The film in general has a “show, don’t tell” problem. Usually, this would mean “telling” is used in place of “showing”; here, it’s an admirable attempt to show stymied by confusion over which is which. Scenes so explicit they come across as patronising are no less clumsy exposition than the most awkward dialogue and, equally, some issues could afford a little more discussion. (“Show, don’t tell” doesn’t mean you’re not allowed to use your words.) Other sequences work beautifully – the black workers in the fields, the jail scenes in which Richard is not allowed to bail out Mildred for their shared crime, and the shopping montage all come to mind – and it’s admittedly a difficult balancing act for a film spanning ten years. But this is not the only area in which the film suffers inconsistency. The introduction of two garish, city-slicking lawyers (Nick Kroll, Jon Bass) in the second half is accompanied by attempts at humour which might be more successful if they didn’t jar with the film’s already-established tone. The camerawork varies between gorgeous and utterly pedestrian in an almost documentary-style manner, and along with the film’s absence of a soundtrack at many points it sometimes feels as though it can’t decide whether it wants to be a film or a narrative reconstruction. The soundtrack itself could have exploited its eclectic mix of bluegrass, blues and other styles more effectively to evoke 1950s and ‘60s Americana.

The film has deeper issues than this. It’s not a clever movie and I don’t get the impression it’s trying to be, but that doesn’t excuse structural issues of which the swings in tone are only part. The thematic undercurrent of the film is building – Richard Loving is a builder, and plans to build his own house for his family – and this might have been apt if the Lovings had, in fact, built anything. Instead they are largely passive in the conclusion of their own story, as bigger forces build momentum around their case and they take only the smallest of decisions to ride with it. And the decision they do make, to ask for help in the first place, feels unearned as a dramatic turn: the pressure driving the Lovings to fight back rather than continue to be pushed builds up over the years, but doesn’t feel like it’s built enough before it breaks. Though the logic is sound, the playout falls flat in the film itself.

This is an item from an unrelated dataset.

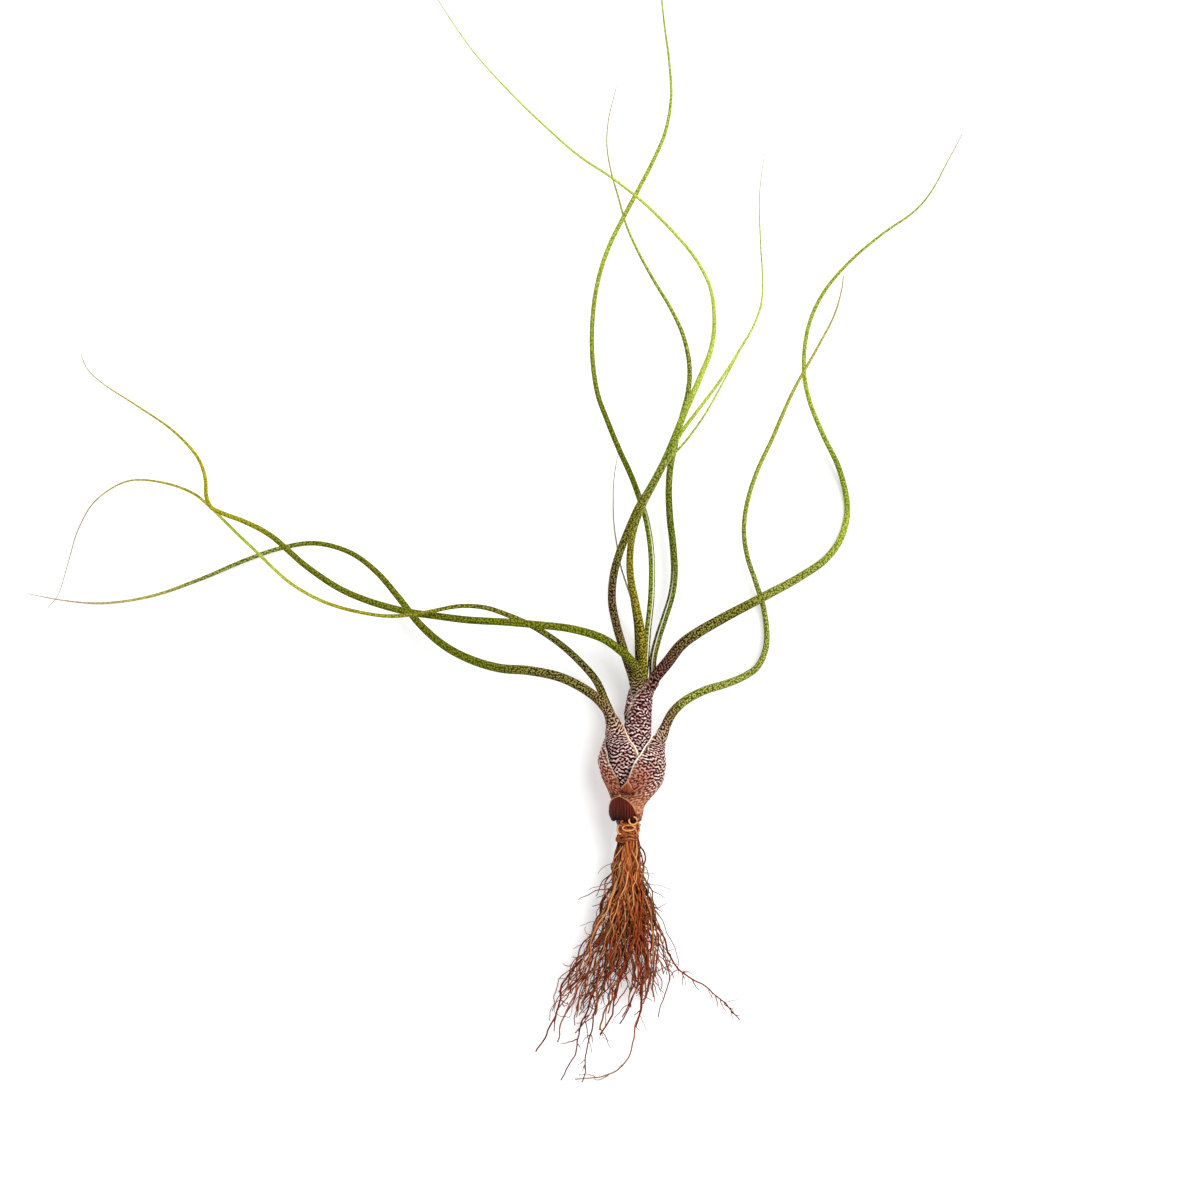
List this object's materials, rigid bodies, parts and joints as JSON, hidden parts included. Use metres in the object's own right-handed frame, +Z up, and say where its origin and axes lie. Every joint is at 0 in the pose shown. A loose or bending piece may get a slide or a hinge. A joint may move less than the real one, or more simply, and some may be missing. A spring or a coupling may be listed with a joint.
{
  "type": "tillandsia butzii air plant",
  "caption": "Bulbous air plant as picked, lying on a surface: nested leaf bases, long twisting rolled leaves and a bunch of wiry roots.",
  "frame": {"origin": "on the surface the plant lies on, at the flat spot under the bulb's widest part", "axes": "+Y from the roots towards the leaf tips, +Z up off the surface, +X to the right seen from above"},
  "size_m": [0.3371, 0.4036, 0.0595],
  "materials": {
    "stem": "matte",
    "roots": "matte",
    "bract": "satin",
    "scale": "matte",
    "leaf_green": "matte",
    "leaf_olive": "matte",
    "leaf_yellow": "matte",
    "leaf_brown": "matte"
  },
  "bodies": {
    "root": {"stem": "stem", "roots": "roots", "bract_basal": "bract", "scale_torn": "scale", "leaf_right_outer": "leaf_green", "leaf_left_back": "leaf_yellow", "leaf_left_front": "leaf_olive", "leaf_right_inner": "leaf_olive", "leaf_left_inner": "leaf_green", "leaf_middle_tall": "leaf_olive", "leaf_middle": "leaf_yellow", "leaf_middle_curled": "leaf_green", "leaf_middle_low": "leaf_green", "leaf_middle_thin": "leaf_yellow", "leaf_middle_hair": "leaf_brown"}
  },
  "joints": []
}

Now, having criticised it for a thousand words, here’s the verdict: I loved this film. I don’t mean in the way you’d love a great movie; I mean in the way you’d fall in love with a puppy tripping over its own paws as it learns to walk. Loving is as sweet and earnest as its main characters. It may be visually and aurally inconsistent, suffer from unnecessary jokes, and have some deeper structural problems. It may not be a Great Film. And it won’t change any minds: if you’re determined to close your heart to the puppy, no puppy-dog eyes and hopeful tail-wagging will convince you otherwise. But for those of us who agree with the film’s key assumption – that there should have been no need for the Lovings to spend ten years in pain and uncertainty, in the wilderness, fighting for the right to stand exactly where they’d been in the first place – for those of us who agree with that, we are reminded that victories can be won, have been won; that the most bigoted of societies existed in our familiar, recent past, and that there were good and brave people in them nonetheless. I know we have some enemies, but we have some friends too. Does it help, retelling this story? Not if you’re trying to win an argument. But if you’re looking for courage, yes.